» Exercise:
Look through the data below. Collect every line where the word "Python" occurs.

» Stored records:
-.-.-

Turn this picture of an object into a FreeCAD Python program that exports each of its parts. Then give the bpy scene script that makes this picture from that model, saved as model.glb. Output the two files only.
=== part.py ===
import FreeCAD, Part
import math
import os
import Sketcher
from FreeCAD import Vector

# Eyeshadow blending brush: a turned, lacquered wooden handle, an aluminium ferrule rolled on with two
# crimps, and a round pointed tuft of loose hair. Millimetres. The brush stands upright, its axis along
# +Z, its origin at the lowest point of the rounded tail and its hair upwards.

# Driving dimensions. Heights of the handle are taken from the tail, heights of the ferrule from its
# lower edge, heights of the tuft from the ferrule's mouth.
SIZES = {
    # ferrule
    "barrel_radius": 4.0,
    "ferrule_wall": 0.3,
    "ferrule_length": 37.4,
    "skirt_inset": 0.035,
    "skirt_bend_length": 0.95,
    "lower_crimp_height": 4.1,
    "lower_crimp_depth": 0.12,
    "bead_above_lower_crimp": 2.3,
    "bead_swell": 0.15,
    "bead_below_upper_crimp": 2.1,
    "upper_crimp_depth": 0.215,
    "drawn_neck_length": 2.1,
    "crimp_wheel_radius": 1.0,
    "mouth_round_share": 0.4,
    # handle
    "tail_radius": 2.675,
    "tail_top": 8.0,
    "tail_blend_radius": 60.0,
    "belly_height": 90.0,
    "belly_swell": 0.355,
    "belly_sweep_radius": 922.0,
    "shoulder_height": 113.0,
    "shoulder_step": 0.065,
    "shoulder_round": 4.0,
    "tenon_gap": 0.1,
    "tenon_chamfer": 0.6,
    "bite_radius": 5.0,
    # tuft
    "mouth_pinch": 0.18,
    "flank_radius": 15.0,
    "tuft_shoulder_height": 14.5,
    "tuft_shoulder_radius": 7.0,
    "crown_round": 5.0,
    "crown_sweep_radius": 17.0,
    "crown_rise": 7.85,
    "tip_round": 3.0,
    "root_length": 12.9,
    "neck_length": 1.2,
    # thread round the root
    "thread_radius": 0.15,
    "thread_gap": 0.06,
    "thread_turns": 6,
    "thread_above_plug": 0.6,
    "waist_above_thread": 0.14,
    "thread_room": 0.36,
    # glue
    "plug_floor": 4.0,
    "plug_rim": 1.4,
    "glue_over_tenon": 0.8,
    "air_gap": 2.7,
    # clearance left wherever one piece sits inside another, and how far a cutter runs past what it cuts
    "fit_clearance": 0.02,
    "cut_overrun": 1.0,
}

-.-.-

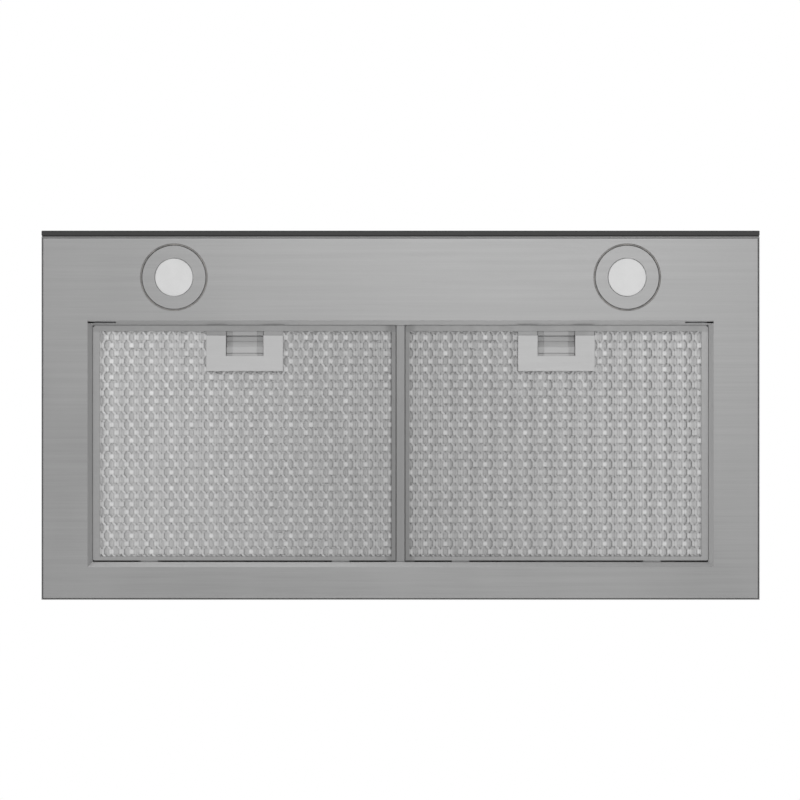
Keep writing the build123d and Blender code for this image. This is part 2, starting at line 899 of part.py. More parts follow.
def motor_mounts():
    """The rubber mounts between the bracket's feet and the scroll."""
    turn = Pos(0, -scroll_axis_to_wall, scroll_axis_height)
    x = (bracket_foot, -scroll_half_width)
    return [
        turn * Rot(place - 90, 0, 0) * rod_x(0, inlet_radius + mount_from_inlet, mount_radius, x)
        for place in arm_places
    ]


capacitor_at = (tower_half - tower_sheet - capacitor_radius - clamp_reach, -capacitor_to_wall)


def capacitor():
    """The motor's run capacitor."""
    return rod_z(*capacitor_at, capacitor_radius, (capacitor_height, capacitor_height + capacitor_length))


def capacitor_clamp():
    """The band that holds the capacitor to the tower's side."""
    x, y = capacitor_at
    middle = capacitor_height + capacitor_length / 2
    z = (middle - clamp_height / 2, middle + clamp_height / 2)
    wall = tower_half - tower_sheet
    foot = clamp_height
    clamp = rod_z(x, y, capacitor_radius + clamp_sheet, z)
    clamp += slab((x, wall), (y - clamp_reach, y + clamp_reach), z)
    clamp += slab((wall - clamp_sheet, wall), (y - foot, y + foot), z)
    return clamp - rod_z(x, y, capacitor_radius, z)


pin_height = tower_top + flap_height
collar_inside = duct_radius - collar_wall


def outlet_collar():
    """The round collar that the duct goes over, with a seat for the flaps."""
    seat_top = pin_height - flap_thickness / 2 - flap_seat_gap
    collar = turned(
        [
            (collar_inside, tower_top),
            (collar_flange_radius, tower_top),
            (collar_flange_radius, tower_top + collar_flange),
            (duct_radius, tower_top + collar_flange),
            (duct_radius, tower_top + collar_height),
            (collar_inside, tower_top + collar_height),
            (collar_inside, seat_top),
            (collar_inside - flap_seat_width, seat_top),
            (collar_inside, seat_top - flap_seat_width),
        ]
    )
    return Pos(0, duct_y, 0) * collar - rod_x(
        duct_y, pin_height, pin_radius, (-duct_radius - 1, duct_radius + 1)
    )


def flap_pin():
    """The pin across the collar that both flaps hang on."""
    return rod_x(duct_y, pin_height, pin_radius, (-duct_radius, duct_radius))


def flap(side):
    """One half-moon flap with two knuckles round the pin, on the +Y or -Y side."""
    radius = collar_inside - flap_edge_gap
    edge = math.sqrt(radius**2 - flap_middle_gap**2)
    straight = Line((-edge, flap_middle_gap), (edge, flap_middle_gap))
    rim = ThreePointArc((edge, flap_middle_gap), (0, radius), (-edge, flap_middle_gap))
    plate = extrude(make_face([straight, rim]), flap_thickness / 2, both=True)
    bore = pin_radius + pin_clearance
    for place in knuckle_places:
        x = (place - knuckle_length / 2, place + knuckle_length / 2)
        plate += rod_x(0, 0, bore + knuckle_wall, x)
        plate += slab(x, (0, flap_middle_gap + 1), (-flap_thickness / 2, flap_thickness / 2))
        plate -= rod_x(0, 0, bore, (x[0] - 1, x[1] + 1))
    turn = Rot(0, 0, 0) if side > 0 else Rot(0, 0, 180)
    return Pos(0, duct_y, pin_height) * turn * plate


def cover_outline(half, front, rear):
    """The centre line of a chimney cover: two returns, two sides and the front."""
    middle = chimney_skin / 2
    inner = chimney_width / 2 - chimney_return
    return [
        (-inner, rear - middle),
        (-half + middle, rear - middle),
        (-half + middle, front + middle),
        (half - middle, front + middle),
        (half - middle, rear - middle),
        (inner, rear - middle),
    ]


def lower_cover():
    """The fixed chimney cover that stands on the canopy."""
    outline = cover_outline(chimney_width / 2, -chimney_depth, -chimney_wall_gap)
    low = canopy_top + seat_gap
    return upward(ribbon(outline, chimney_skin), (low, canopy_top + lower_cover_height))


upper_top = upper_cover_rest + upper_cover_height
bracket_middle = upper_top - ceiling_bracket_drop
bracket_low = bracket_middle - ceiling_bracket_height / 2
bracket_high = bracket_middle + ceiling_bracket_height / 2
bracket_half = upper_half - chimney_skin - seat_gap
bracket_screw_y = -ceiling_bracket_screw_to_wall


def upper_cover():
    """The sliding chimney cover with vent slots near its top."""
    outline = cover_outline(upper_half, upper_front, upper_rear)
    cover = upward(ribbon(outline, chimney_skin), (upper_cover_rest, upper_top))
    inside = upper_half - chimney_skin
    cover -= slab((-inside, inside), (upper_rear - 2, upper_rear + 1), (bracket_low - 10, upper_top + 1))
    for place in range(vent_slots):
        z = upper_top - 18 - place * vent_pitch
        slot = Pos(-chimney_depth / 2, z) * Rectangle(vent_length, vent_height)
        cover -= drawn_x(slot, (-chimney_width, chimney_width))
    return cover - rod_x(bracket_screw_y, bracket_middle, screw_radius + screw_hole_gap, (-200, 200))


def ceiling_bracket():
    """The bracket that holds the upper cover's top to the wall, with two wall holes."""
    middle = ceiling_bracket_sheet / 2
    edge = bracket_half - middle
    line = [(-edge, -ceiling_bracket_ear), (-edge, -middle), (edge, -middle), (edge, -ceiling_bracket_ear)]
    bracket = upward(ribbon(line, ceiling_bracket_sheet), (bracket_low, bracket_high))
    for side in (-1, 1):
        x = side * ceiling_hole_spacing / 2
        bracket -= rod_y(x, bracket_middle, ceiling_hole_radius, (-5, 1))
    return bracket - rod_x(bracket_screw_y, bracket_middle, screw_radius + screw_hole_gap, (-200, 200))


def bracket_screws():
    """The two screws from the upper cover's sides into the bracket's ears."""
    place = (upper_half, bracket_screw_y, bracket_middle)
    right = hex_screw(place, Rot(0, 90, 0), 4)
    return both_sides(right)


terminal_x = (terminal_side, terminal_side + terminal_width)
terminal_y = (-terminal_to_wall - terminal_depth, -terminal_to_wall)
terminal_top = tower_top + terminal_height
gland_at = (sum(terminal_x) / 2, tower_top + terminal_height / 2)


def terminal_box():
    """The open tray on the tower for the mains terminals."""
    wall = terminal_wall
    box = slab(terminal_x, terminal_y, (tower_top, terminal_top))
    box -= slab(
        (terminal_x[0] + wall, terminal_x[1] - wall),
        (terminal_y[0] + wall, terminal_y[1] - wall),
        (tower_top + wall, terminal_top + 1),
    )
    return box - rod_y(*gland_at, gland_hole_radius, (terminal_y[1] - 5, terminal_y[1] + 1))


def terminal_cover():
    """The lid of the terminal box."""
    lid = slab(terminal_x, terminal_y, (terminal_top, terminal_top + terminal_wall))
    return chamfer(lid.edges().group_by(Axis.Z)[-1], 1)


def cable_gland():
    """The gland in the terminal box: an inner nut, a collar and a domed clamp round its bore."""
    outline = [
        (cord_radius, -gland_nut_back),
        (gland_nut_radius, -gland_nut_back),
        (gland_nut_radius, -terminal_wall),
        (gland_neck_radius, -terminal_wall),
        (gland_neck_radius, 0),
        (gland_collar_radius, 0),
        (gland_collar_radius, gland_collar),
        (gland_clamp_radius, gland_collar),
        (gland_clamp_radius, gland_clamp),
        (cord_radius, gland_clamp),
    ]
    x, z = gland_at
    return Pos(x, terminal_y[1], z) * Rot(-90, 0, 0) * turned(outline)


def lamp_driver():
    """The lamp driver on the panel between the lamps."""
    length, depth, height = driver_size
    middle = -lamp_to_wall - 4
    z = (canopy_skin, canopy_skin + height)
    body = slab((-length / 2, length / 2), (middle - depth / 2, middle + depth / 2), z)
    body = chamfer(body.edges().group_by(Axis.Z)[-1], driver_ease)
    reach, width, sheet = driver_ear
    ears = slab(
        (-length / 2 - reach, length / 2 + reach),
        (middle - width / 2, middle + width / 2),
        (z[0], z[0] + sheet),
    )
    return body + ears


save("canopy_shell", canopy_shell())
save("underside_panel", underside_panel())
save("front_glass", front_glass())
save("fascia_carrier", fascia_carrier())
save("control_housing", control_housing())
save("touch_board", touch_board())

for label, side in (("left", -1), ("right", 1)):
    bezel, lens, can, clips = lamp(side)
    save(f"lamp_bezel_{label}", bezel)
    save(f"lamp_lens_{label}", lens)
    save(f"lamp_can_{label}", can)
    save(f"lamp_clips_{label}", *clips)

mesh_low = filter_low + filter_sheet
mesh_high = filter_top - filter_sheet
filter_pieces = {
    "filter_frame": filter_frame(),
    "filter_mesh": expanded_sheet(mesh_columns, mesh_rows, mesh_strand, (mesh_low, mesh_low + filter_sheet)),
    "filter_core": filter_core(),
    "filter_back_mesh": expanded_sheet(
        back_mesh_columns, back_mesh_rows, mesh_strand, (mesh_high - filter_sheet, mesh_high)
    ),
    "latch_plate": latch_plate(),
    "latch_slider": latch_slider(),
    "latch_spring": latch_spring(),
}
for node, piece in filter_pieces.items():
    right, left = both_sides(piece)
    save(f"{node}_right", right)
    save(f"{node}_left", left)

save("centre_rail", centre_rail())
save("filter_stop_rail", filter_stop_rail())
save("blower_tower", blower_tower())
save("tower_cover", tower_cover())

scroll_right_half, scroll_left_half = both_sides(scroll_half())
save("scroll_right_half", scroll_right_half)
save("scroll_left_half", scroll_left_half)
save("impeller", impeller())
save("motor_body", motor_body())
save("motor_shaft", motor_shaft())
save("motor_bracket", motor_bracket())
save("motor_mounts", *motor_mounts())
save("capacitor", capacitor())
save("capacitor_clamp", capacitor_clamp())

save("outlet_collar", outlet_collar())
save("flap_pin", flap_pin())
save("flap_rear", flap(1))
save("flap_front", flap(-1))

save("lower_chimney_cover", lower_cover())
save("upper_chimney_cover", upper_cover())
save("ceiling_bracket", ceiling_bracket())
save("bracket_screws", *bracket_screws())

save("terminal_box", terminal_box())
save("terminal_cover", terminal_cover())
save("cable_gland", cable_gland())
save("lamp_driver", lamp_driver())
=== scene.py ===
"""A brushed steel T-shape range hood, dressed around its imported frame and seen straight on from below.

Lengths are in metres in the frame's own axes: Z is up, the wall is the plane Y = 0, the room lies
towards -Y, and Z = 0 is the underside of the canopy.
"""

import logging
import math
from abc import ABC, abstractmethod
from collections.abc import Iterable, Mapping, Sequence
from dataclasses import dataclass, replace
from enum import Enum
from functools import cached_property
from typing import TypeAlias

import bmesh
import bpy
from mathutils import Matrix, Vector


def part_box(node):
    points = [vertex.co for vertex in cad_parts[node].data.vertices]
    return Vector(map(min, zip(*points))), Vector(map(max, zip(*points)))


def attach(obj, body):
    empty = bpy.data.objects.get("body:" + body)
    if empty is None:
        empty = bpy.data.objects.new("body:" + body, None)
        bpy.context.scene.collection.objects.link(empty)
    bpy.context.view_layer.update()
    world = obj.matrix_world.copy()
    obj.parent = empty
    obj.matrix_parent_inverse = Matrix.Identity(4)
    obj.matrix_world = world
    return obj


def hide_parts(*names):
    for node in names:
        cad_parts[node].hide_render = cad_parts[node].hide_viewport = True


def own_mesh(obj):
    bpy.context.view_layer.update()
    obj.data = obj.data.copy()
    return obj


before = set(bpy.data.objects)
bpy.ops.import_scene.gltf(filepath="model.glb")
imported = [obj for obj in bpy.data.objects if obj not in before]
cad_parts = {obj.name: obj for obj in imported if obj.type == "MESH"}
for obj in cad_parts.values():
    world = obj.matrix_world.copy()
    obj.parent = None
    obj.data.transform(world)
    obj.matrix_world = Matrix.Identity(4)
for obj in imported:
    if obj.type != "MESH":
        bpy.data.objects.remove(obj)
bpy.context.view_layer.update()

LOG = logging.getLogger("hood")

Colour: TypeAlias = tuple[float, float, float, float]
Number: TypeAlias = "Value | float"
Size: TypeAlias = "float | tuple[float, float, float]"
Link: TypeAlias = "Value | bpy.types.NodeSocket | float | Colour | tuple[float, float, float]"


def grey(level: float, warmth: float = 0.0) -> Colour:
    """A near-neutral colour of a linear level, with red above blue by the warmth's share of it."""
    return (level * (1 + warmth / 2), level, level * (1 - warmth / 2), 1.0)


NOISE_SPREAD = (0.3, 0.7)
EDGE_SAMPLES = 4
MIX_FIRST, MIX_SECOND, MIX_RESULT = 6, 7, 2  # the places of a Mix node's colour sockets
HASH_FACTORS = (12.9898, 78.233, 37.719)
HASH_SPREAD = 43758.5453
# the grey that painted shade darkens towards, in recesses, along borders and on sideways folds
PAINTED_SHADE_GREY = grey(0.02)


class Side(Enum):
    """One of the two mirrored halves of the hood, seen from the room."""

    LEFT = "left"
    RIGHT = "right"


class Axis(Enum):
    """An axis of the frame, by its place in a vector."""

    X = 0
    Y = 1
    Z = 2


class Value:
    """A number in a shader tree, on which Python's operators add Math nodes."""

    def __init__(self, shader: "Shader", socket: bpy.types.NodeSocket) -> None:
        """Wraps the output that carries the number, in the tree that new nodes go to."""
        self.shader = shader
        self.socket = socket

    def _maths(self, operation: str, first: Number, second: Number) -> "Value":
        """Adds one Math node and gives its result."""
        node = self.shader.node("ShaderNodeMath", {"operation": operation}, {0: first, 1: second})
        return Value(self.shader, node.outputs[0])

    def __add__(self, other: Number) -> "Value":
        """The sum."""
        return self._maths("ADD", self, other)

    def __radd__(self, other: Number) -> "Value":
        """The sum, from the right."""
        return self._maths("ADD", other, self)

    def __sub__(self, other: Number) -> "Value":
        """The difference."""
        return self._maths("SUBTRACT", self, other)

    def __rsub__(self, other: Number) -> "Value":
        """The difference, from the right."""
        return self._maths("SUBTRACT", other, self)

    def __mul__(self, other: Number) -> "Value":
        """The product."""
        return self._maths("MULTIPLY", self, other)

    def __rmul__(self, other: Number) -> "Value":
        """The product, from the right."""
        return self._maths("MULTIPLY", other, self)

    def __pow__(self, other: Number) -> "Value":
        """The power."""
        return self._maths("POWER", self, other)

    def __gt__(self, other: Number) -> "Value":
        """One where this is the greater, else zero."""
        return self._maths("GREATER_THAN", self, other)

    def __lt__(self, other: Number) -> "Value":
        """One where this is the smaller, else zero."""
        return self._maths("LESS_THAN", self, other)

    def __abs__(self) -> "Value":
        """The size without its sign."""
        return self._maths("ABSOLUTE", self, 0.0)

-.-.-

» Task response:
Turn this picture of an object into a FreeCAD Python program that exports each of its parts. Then give the bpy scene script that makes this picture from that model, saved as model.glb. Output the two files only.
    """A number in a shader tree, on which Python's operators add Math nodes."""